Lena Horne, sultry Cotton Club showgirl and "bronze bombshell" who ascended to grande dame of Broadway, has died. As I wrote in her obit, she made her remarkable flight while toting the expectations of two races on a thrush's fragile wings. She was Hollywood's first African-American movie star. Alas, due to the race paradox, she starred in only a handful of films, most memorably Stormy Weather , Cabin in the Sky (both 1943) and Death of a Gunfighter (1969).

Because movie moguls of the 1930s and 1940s worried that white Americans wouldn't buy tickets to movies with black Americans, Miss Horne's film career was mostly, as she memorably wrote, "as a butterfly pinned to a column, singing songs in Movieland." (Her screen time was mostly in musical numbers that could be excised when her films played the South.) In a series of MGM musicals of the '40s -- I Dood It, Ziegfeld Follies, Till the Clouds Roll By -- the jazz baby with the lilting diction elevated audiences with her voice and flawless beauty.

Horne, whose forebears included slaves and U.S. vice-president John C. Calhoun (a proponent of slavery) embodied America's contradictions of race and politics.Where in the 1940s studio heads thought she was too exotic for whites, by the 1960s Black Pride leaders thought her too assimilationist. During the 1950s, as a result of her friendship with Paul Robeson and her support of anti-Fascist causes, Miss Horne had been blacklisted as a Communist sympathizer, charges that struck her friends as improbable. Her chum Ludwig Bemelmans, creator of Madeline, cracked that the impeccably coiffed and coutured performer made her entrances as though she were the former queen of a Balkan country.) By the 1960s, after Horne kissed  Hollywood goodbye and embraced theater and supperclubs, she mordantly observed "In my early days I was the sepia Hedy Lamarr. Now I'm black and a woman, singing my own way."
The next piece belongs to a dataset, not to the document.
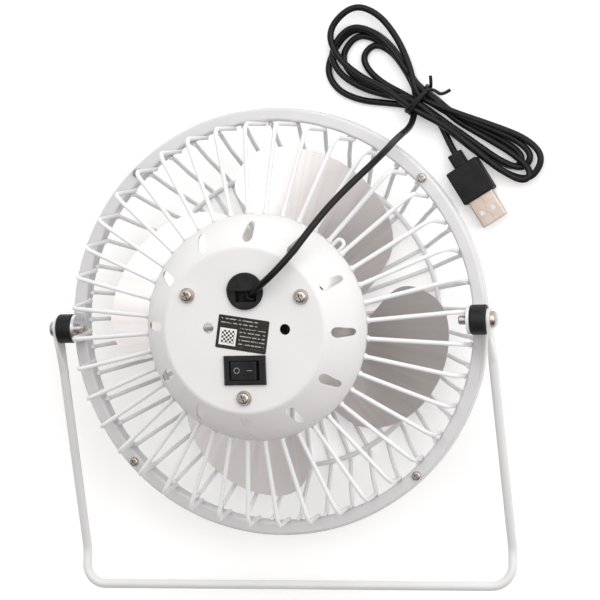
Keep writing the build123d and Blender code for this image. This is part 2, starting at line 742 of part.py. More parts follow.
def blade():
    """One blade: its plan outline cut out of the twisted sheet."""
    grid = [
        [polar(radius, angle, blade_height(radius, angle)) for angle in range(-95, 31, 5)]
        for radius in range(12, 81, 2)
    ]
    surface = Face.make_surface_from_array_of_points(grid, tol=0.002)
    sheet = thicken(surface, amount=BLADE_SHEET / 2, both=True)
    edge = Spline(*[polar(radius, angle) for radius, angle in BLADE_OUTER_EDGE])
    corners = [polar(radius, angle) for radius, angle in BLADE_ROOT]
    root = Polyline(edge @ 1, *corners, edge @ 0)
    outline = extrude(make_face(edge + root), amount=60)
    return sheet & outline


def fan_blades():
    plate = disc(BLADE_PLATE_RADIUS, BLADE_PLATE_Z - BLADE_SHEET, BLADE_PLATE_Z + BLADE_SHEET)
    for arm in around(blade(), BLADES):
        plate += arm
    plate -= disc(HUB_PILOT_RADIUS, 0, 60)
    hole = Pos(RIVET_CIRCLE, 0, BLADE_PLATE_Z) * Cylinder(RIVET_RADIUS, 4)
    for cutter in around(hole, HUB_RIVETS, RIVET_ANGLE):
        plate -= cutter
    return plate


def blade_hub():
    plate_top = BLADE_PLATE_Z + BLADE_SHEET
    flange_top = plate_top + HUB_FLANGE_THICKNESS
    hub = disc(HUB_FLANGE_RADIUS, plate_top, flange_top) + disc(HUB_BOSS_RADIUS, plate_top, HUB_TOP_Z)
    hub = fillet(hub.edges().group_by(Axis.Z)[-1], 0.8)
    hub += disc(HUB_PILOT_RADIUS, BLADE_PLATE_Z - BLADE_SHEET, plate_top)
    hub -= disc(SHAFT_RADIUS, 0, HUB_TOP_Z)
    hole = Pos(RIVET_CIRCLE, 0, plate_top) * Cylinder(RIVET_RADIUS, 6)
    for cutter in around(hole, HUB_RIVETS, RIVET_ANGLE):
        hub -= cutter
    return hub


def hub_rivets():
    bottom = BLADE_PLATE_Z - BLADE_SHEET
    head_radius, head_height = RIVET_HEAD
    head = Pos(RIVET_CIRCLE, 0, bottom - head_height) * extrude(Circle(head_radius), amount=head_height)
    head = fillet(head.edges().group_by(Axis.Z)[0], 0.5)
    length = 2 * BLADE_SHEET + HUB_FLANGE_THICKNESS
    shank = Pos(RIVET_CIRCLE, 0, bottom) * extrude(Circle(RIVET_RADIUS), amount=length)
    return around(head + shank, HUB_RIVETS, RIVET_ANGLE)


def blade_cap():
    bottom = BLADE_PLATE_Z - BLADE_SHEET
    cap = disc(BLADE_CAP_RADIUS, bottom - BLADE_CAP_HEIGHT, bottom)
    cap = fillet(cap.edges().group_by(Axis.Z)[0], 2.0)
    return cap - disc(SHAFT_RADIUS, SHAFT_ENDS_Z[0], bottom)


# Stand and pivots


def across(piece, x):
    """Turns a piece made along Z to point along +X and moves it out to x on the pivot axis."""
    return Pos(x, 0, PIVOT_Z) * Rot(0, 90, 0) * piece


def pivot_brackets():
    inner, outer = BRACKET_X
    thickness = outer - inner
    top = PIVOT_Z + BRACKET_HALF_WIDTH
    plate = Pos(inner, 0, BAND_BACK_Z) * Box(
        thickness, 2 * BRACKET_HALF_WIDTH, PIVOT_Z - BAND_BACK_Z, align=(Align.MIN, Align.CENTER, Align.MIN)
    )
    plate += across(extrude(Circle(top - PIVOT_Z), amount=thickness), inner)
    foot = Pos(inner, 0, BAND_BACK_Z) * Box(
        BRACKET_FOOT, 2 * BRACKET_HALF_WIDTH, thickness, align=(Align.MIN, Align.CENTER, Align.MIN)
    )
    bracket = plate + foot - across(Cylinder(PIVOT_SCREW_RADIUS + 0.01, 8), inner)
    return mirrored_pair(bracket)


def pivot_spacers():
    length = SPACER_END_X - BRACKET_X[1]
    barrel = extrude(Circle(SPACER_RADIUS) - Circle(PIVOT_SCREW_RADIUS + 0.05), amount=length)
    rims = barrel.edges().filter_by(GeomType.CIRCLE).filter_by(lambda edge: edge.radius > SPACER_RADIUS - 0.1)
    barrel = fillet(rims, 0.9)
    return mirrored_pair(across(barrel, BRACKET_X[1]))


def pivot_screws():
    head_x = STAND_EYE_X + STAND_EYE_THICKNESS / 2 + 0.05
    screw = pan_screw(PIVOT_HEAD_RADIUS, PIVOT_HEAD_HEIGHT, PIVOT_SCREW_RADIUS, head_x - PIVOT_SCREW_TIP_X)
    tip = screw.edges().filter_by(GeomType.CIRCLE).group_by(Axis.Z)[0]
    return mirrored_pair(across(chamfer(tip, 0.5), head_x))


def stand_end():
    """Flattened eye of one stand end and the blend down to the round rod."""
    eye = extrude(Circle(STAND_EYE_RADIUS), amount=STAND_EYE_THICKNESS / 2, both=True)
    flat_height = 2 * STAND_EYE_RADIUS
    flat = Pos(0, -STAND_FLAT_LENGTH / 2) * Box(flat_height, STAND_FLAT_LENGTH, STAND_EYE_THICKNESS)
    wide = Plane(origin=(0, -STAND_FLAT_LENGTH, 0), z_dir=(0, -1, 0), x_dir=(1, 0, 0))
    narrow = Plane(origin=(0, -STAND_BLEND_END, 0), z_dir=(0, -1, 0), x_dir=(1, 0, 0))
    blend = loft([
        wide * RectangleRounded(flat_height, STAND_EYE_THICKNESS, radius=STAND_EYE_THICKNESS * 0.45),
        narrow * RectangleRounded(STAND_BLEND_TIP, STAND_BLEND_TIP, radius=STAND_BLEND_TIP * 0.475),
    ])
    end = eye + flat + blend - Cylinder(PIVOT_HOLE_RADIUS, 10)
    return Pos(STAND_EYE_X, 0, PIVOT_Z) * Rot(STAND_DROOP, 0, 0) * Rot(0, 90, 0) * end


def stand():
    start = Vector(STAND_EYE_X, 0, PIVOT_Z) + Vector(
        0, -STAND_BLEND_END * cos(radians(STAND_DROOP)), -STAND_BLEND_END * sin(radians(STAND_DROOP))
    )
    right_side = [tuple(start), STAND_KINK, STAND_BAR]
    left_side = [(-x, y, z) for x, y, z in reversed(right_side)]
    bends = [STAND_KINK_BEND, STAND_CORNER_BEND, STAND_CORNER_BEND, STAND_KINK_BEND]
    bar = rod(FilletPolyline(*right_side, *left_side, radius=bends), STAND_ROD)
    for end in mirrored_pair(stand_end()):
        bar += end
    return bar


# Leads, cord, hank and plug


def red_leads():
    return [soft_tube("red_leads", route, LEAD) for route in (RED_SUPPLY_ROUTE, RED_MOTOR_ROUTE)]


def black_lead():
    return soft_tube("black_lead", BLACK_MOTOR_ROUTE, LEAD)


def cord_hank():
    outline = FilletPolyline(*HANK_OUTLINE, radius=HANK_ROUNDING, close=True)
    hank = extrude(make_face(outline), amount=HANK_HEIGHT)
    return chamfer(hank.edges().group_by(Axis.Z)[-1], 1.2)


def cord_tube():
    """Cord from the grommet to the hank, cut off where it enters the hank."""
    return soft_tube("cord_tube", CORD_ROUTE, CORD) - cord_hank()


def cord_plug_lead():
    return soft_tube("cord_plug_lead", PLUG_LEAD_ROUTE, CORD) - cord_hank()


def cord_tie():
    """Twist tie arched over the pinched middle of the hank, with its two free ends."""
    half = TIE_SPAN / 2
    top = HANK_HEIGHT + TIE_WIRE / 2 + 0.1
    arch = FilletPolyline((-half, 0, 0.4), (-half, 0, top), (half, 0, top), (half, 0, 0.4), radius=1.6)
    loop = Pos(*TIE_CENTRE) * Rot(0, 0, TIE_TURN) * rod(arch, TIE_WIRE)
    ends = [
        rod(Line((66.4, 97.6, 6.4), tip), TIE_WIRE * 0.8)
        for tip in ((66.0, 103.4, 7.4), (73.6, 96.4, 5.4))
    ]
    return loop + ends[0] + ends[1]


def on_plug(piece):
    """Moves a piece made along +X, with z as its height above the plug's middle, onto the plug."""
    return Pos(*PLUG_CENTRE, OVERMOLD_HEIGHT / 2) * Rot(0, 0, PLUG_TURN) * piece


def usb_overmold():
    body = Box(OVERMOLD_LENGTH, OVERMOLD_WIDTH, OVERMOLD_HEIGHT)
    body = fillet(body.edges(), 0.9)
    neck_end = -OVERMOLD_LENGTH / 2 - NECK_LENGTH
    neck = Pos(neck_end, 0) * Box(
        NECK_LENGTH + 0.2, NECK_WIDTH, NECK_WIDTH, align=(Align.MIN, Align.CENTER, Align.CENTER)
    )
    neck = fillet(neck.edges().filter_by(Axis.X), 1.6)
    return on_plug(body + neck)


def usb_shell():
    """Folded steel shell with a pair of latch holes above and below."""
    outer = RectangleRounded(SHELL_WIDTH, SHELL_HEIGHT, radius=0.7)
    inner = RectangleRounded(SHELL_WIDTH - 2 * SHELL_WALL, SHELL_HEIGHT - 2 * SHELL_WALL, radius=0.4)
    mouth = Plane(origin=(OVERMOLD_LENGTH / 2, 0, 0), z_dir=(1, 0, 0), x_dir=(0, 1, 0))
    shell = extrude(mouth * (outer - inner), amount=SHELL_LENGTH)
    for y in (-LATCH_HOLE_Y, LATCH_HOLE_Y):
        hole = Box(LATCH_HOLE, LATCH_HOLE, SHELL_HEIGHT + 1)
        shell -= Pos(OVERMOLD_LENGTH / 2 + LATCH_HOLE_REACH, y) * hole
    return on_plug(shell)


def usb_tongue():
    """Plastic tongue against the shell's upper wall, so that it shows through the latch holes."""
    width = SHELL_WIDTH - 2 * SHELL_WALL - 0.8
    top = SHELL_HEIGHT / 2 - SHELL_WALL
    tongue = Box(SHELL_LENGTH - 1, width, TONGUE_HEIGHT, align=(Align.MIN, Align.CENTER, Align.MAX))
    return on_plug(Pos(OVERMOLD_LENGTH / 2, 0, top) * tongue)


def usb_contacts():
    underside = SHELL_HEIGHT / 2 - SHELL_WALL - TONGUE_HEIGHT
    strip = Box(*CONTACT_SIZE, align=(Align.MIN, Align.CENTER, Align.MAX))
    return [on_plug(Pos(OVERMOLD_LENGTH / 2 + 2, y, underside) * strip) for y in CONTACT_Y]


NODES = {
    "rear_band": rear_band,
    "front_band": front_band,
    "rear_cage_wires": rear_cage_wires,
    "front_cage_wires": front_cage_wires,
    "front_stiffening_ring": front_stiffening_ring,
    "front_centre_ring": front_centre_ring,
    "front_centre_cap": front_centre_cap,
    "rear_housing": rear_housing,
    "housing_washers": housing_washers,
    "housing_screws": housing_screws,
    "band_screws": band_screws,
    "wire_hook": wire_hook,
    "cable_grommet": cable_grommet,
    "rating_label": rating_label,
    "switch_body": switch_body,
    "switch_rocker": switch_rocker,
    "switch_terminals": switch_terminals,
    "motor_holder": motor_holder,
    "motor_can": motor_can,
    "motor_end_cap": motor_end_cap,
    "motor_bushes": motor_bushes,
    "motor_magnets": motor_magnets,
    "motor_brushes": motor_brushes,
    "motor_terminals": motor_terminals,
    "motor_shaft": motor_shaft,
    "armature_core": armature_core,
    "armature_windings": armature_windings,
    "commutator": commutator,
    "fan_blades": fan_blades,
    "blade_hub": blade_hub,
    "hub_rivets": hub_rivets,
    "blade_cap": blade_cap,
    "pivot_brackets": pivot_brackets,
    "pivot_spacers": pivot_spacers,
    "pivot_screws": pivot_screws,
    "stand": stand,
    "red_leads": red_leads,
    "black_lead": black_lead,
    "cord_tube": cord_tube,
    "cord_hank": cord_hank,
    "cord_plug_lead": cord_plug_lead,
    "cord_tie": cord_tie,
    "usb_overmold": usb_overmold,
    "usb_shell": usb_shell,
    "usb_tongue": usb_tongue,
    "usb_contacts": usb_contacts,
}

os.makedirs("parts", exist_ok=True)
for node, make in NODES.items():
    made = make()
    pieces = made if isinstance(made, list) else [made]
    solids = [solid for piece in pieces for solid in piece.solids()]
    shape = solids[0] if len(solids) == 1 else Compound(children=solids)
    export_step(shape, f"parts/{node}.step")
    print(node, len(solids))
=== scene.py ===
from math import cos, pi, radians, sin

import bpy
from mathutils import Matrix, Vector


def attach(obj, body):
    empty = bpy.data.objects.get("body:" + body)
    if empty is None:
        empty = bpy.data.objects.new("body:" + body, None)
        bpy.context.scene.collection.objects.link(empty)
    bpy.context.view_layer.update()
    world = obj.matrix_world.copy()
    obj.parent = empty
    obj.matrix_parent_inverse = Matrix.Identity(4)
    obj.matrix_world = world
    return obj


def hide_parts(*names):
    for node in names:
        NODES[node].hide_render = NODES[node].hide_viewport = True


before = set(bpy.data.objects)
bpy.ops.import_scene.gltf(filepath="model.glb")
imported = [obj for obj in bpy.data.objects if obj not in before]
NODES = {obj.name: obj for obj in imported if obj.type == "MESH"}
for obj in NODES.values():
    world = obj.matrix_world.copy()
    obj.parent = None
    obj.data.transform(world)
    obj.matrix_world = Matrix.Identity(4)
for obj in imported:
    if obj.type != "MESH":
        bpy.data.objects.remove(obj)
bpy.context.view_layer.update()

MM = 0.001


# Camera: over the fan's back, leaning off its axis towards a heading, and rolled about its own line

CAMERA_HEADING = radians(10.735)
CAMERA_LEAN = radians(15.350)
CAMERA_ROLL = radians(-12.527)
CAMERA_TARGET = Vector((0, 0, 34.0)) * MM
CAMERA_SIDESTEP = Vector((10.590, 9.662, 0)) * MM
CAMERA_DISTANCE = 1022.2 * MM
CAMERA_LENS = 143.0
CAMERA_SENSOR_WIDTH = 36.0
CAMERA_CLIP = (0.01, 20.0)


def make_camera():
    """The scene's camera. The sidestep is along its own right and up."""
    data = bpy.data.cameras.new("camera")
    data.lens = CAMERA_LENS
    data.sensor_width = CAMERA_SENSOR_WIDTH
    data.clip_start, data.clip_end = CAMERA_CLIP
    camera = bpy.data.objects.new("camera", data)
    heading = Matrix.Rotation(CAMERA_HEADING, 3, "Z")
    lean = Matrix.Rotation(CAMERA_LEAN, 3, "Y")
    roll = Matrix.Rotation(CAMERA_ROLL, 3, "Z")
    turn = heading @ lean @ roll
    place = CAMERA_TARGET + turn @ (Vector((0, 0, CAMERA_DISTANCE)) + CAMERA_SIDESTEP)
    camera.matrix_world = Matrix.Translation(place) @ turn.to_4x4()
    bpy.context.scene.collection.objects.link(camera)
    bpy.context.scene.camera = camera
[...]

In the 1980s, Flickgrrl was fortunate enough to see Miss Horne in her one-woman show, A Lady and Her Music, where she reveled in those contradictions. By then well into her sixties (and resembling Halle Berry in her thirties), Horne wore a Grecian gown while dancing a field-hand shuffle. Volatile and vulnerable, onstage Horne mourned the loss of what was to be her big Hollywood role -- as Julie, the tragic mulatto of Showboat -- and then laughed that the part went to her best chum, Ava Gardner, whose skin was darker than hers. Over the course of the show, she sang "Stormy Weather," her signature song, multiple times, giving the audience the debutante version, the worldly-woman version and, finally, belted it as an anthem of sisterhood  from a woman for all seasons. On stage she showed that not only could she cut to the heart of a song, but that she could also deliver its soul.